Note that parameters are expressions, so we can't pass `Local "c"` as a parameter itself.
It is of type `Name`, so, like `Exp` above, we have to wrap it in an `Expression`.
Now, you should have enough information to decode that first line, keeping in mind a few more constructors:
data Expression
= stuff...
| Assign Expresion Assignment Expression
| Binary Expression Op Expression
The `Assign` constructor creates an assignment like `%x = %y`.
The `Assignment` type represents valid assignment operations like `=` and `+=`.
The `Binary` constructor is similar, but is used for other binary operators like additon and comparison.
And that's your first TorqueScript function represented as an AST!
A word of caution
-----------------
This library's AST does not match the tree used by the Torquecript compiler exactly.
This AST type is more permissive - for example, a literal like `5;` is allowed to be a statement.
Not all valid AST objects represent valid TS programs, though the correlation is very close.
Playing in the tree
-------------------
Let's implement some simple functions to get a list of all variables used in a function.
We'll list them as `Name` objects so we can tell `Local`s from `Global`s
(even though we don't use any global variables in our simple function).
First, we obviously want a function that takes a `Function` and returns a list of `Name`s, a `[Name]`.
> variablesInFunction :: Function -> [Name]
What should it do?
Well, it needs to
* Get the list of variables defined in each expression
* Stick all the sublists together into one flat list
* Remove duplicate entries
Haskell's functional style and standard library make this a quick definition:
> variablesInFunction (Function _ _ _ stmts) = (nub . concat . map variablesInStatement) stmts
Briefly, `nub` gets unique elements of a list,
`concat` flattens a list of lists, and `map function` applies `function` to every element of a list.
The `.` function is composition, which you may have seen in high school maths as a large empty dot: `(f1 . f2 . f3) x == f1 (f2 (f3 x))`.
In this function, we use pattern-matching to extract the list of statements from the function definition, then do our magic.

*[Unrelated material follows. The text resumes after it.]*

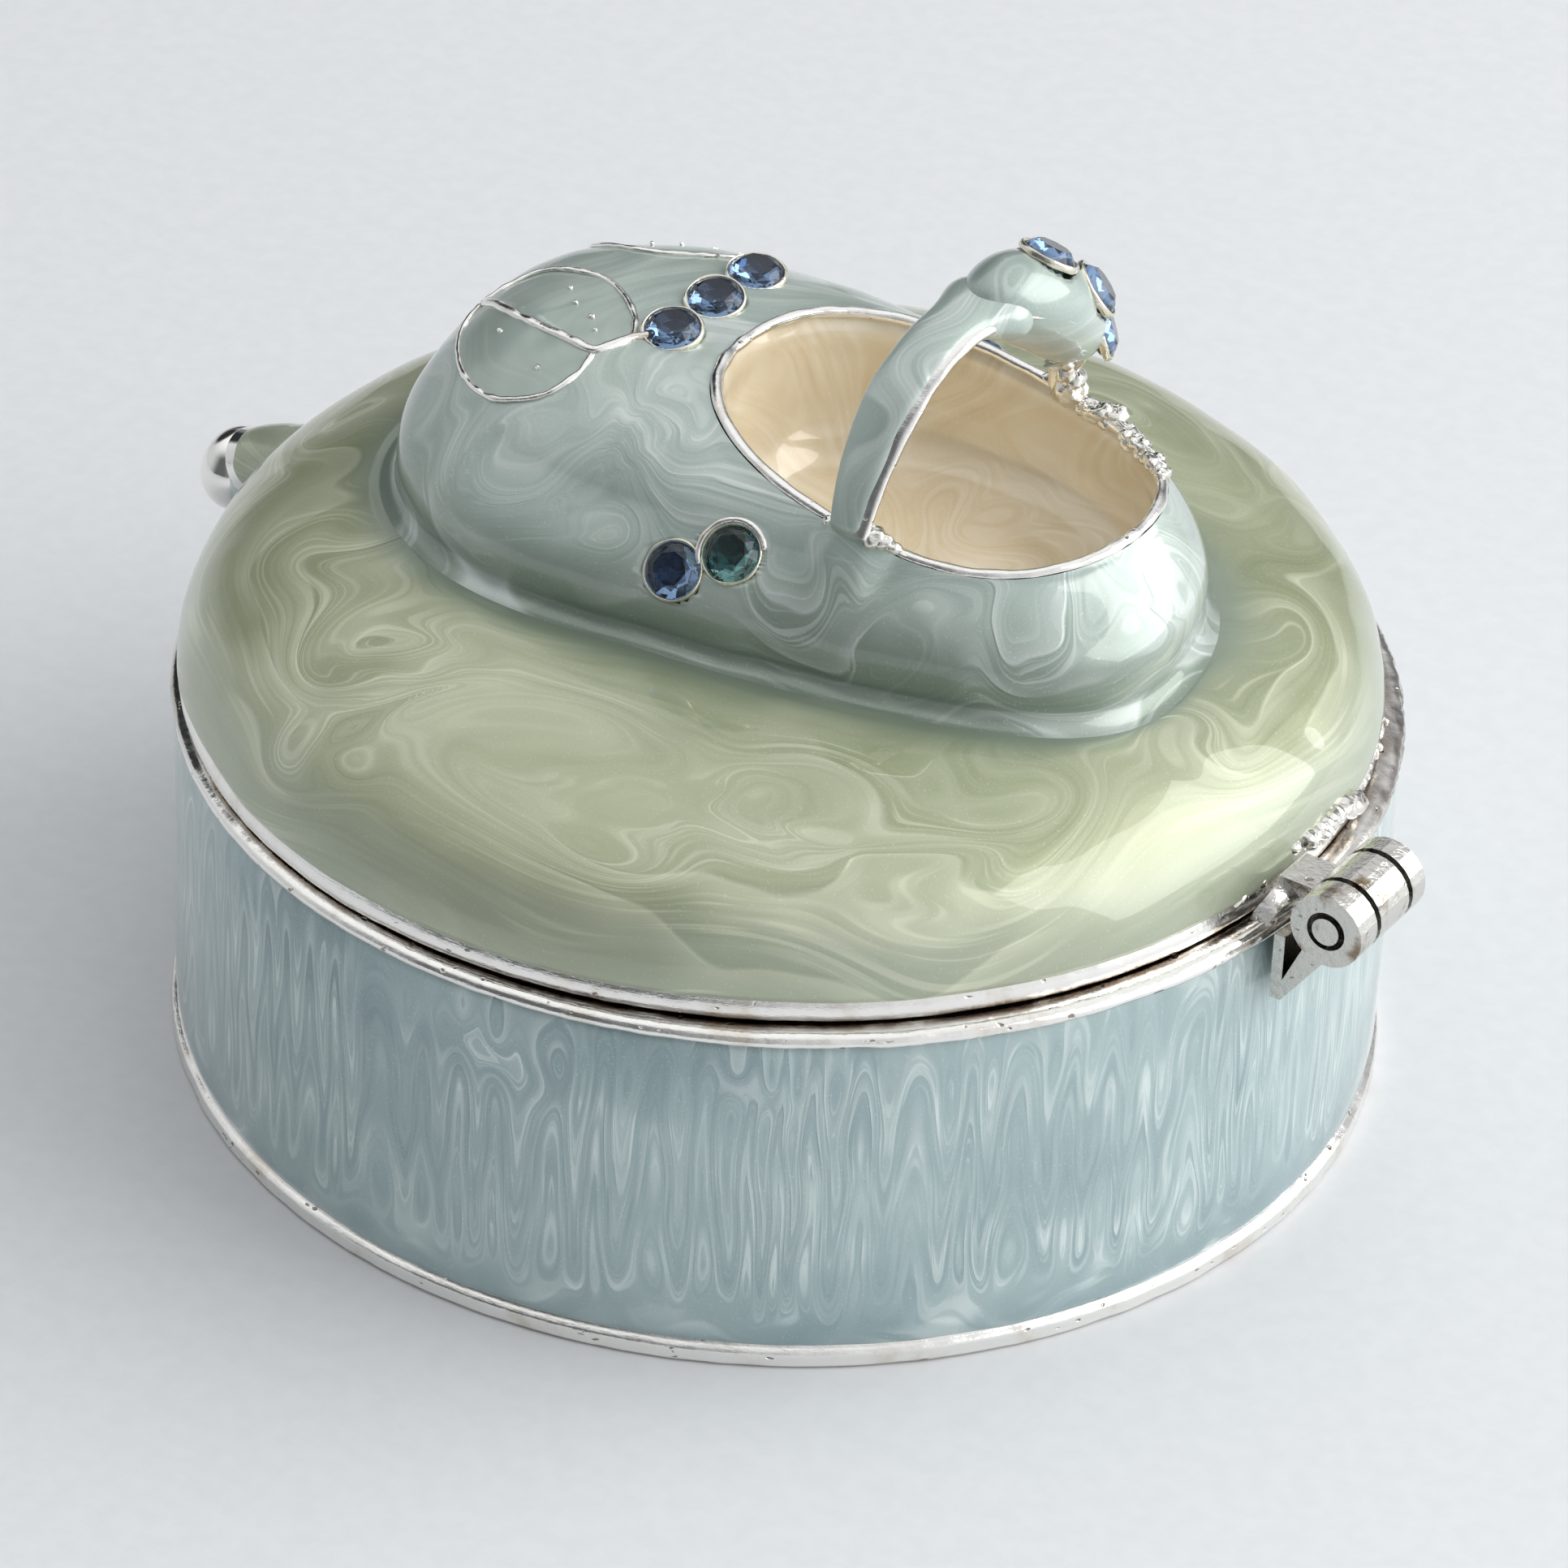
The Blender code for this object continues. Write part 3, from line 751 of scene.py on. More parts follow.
bezelLook = dict(plateLook, pits=0.3, clean=(0.83, 0.80, 0.68), stain=0.6, grainScale=3.0)
silver = silverPlate("silverPlate", plateLook)
hingeSilver = silverPlate("hingeSilver", hingeLook)
solder = silverPlate("solder", solderLook)
ballSilver = silverPlate("ballSilver", ballLook)
bezelSilver = silverPlate("bezelSilver", bezelLook)


# Cut glass with faint streaks in its surface.
def cutGlass(name, tint):
    plain = {"Transmission Weight": 0.97, "IOR": 1.48}
    material, wire, shader = newMaterial(name, plain)
    place = millimetres(wire)
    depth = noise(wire, place, 0.9, 2.0)
    plug(shader, "Base Color", wire.mixed(depth.ranged(0.4, 0.6), tint, tuple(c * 0.8 for c in tint)))
    plug(shader, "Roughness", noise(wire, place, 4.0, 2.0).ranged(0.4, 0.8, 0.0, 0.05, "LINEAR"))
    return material


sapphireGlass = cutGlass("sapphireGlass", (0.24, 0.38, 0.62))
tealGlass = cutGlass("tealGlass", (0.16, 0.36, 0.36))


# Foil behind the stones: each facet is painted its own tone between near-black and pale, as painted glints
# and dark reflections.
def paintedGlintFoil(name, s):
    material, wire, shader = newMaterial(name, {"Metallic": 0.6, "Roughness": 0.12})
    facet = pointMark(wire, "facet")
    grain = noise(wire, millimetres(wire), 3.0, 2.0)
    plug(shader, "Base Color", wire.mixed(facet + (grain - 0.5) * 0.3, s["deep"], s["pale"]))
    return material


foil = paintedGlintFoil("paintedGlintStoneFoil", {"deep": (0.006, 0.010, 0.022), "pale": (0.95, 0.98, 1.0)})
print("finishes made")

pan = {
    "columns": 480,
    "rimRadius": 25.4,
    "wallRadius": 25.2,
    "bore": 23.9,
    "height": 16.1,
    "footRim": 0.9,
    "topRim": 0.65,
    "floor": 1.5,
    "step": 0.09,
    "roughAt": 27,  # headings of the pitted stretch beside the hinge and of the brown smear
    "smearAt": -143,
}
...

Now all we need to do is define the `variablesInStatement` function, which gets the variables out of, you guessed it, an `Statement` type.
The usual way to do this would be to write the function with lots of pattern matches, one for each constructor of `Statement`,
which call some function `varialbesInExpression` on each `Expression` term in the statement.
However, we can use library functions to do away with all that boilerplate code.
Biplates to the rescue!
Check this out:
> variablesInStatement :: Statement -> [Name]
> variablesInStatement stmt = [n | Variable n <- universeBi stmt]
That list comprehension will only match against `Variable`-constructed values in the list `universeBi stmt`,
which is like a recursively flattened representation of that statement's AST.
Note that although the type of `stmt` is `Statement`, we match againat the `Variable` constructor,
which creates values of type `Expression`.
Wicked, right?
Now we can put our new functions to use:
> main = print (variablesInFunction addAndPrint)
Run this file as described above to view the result.
It should apper something like this:
[Local "c", Local "a", Local "b"]
And congratulations!
That's a simple AST analysis... from here, the sky's the limit!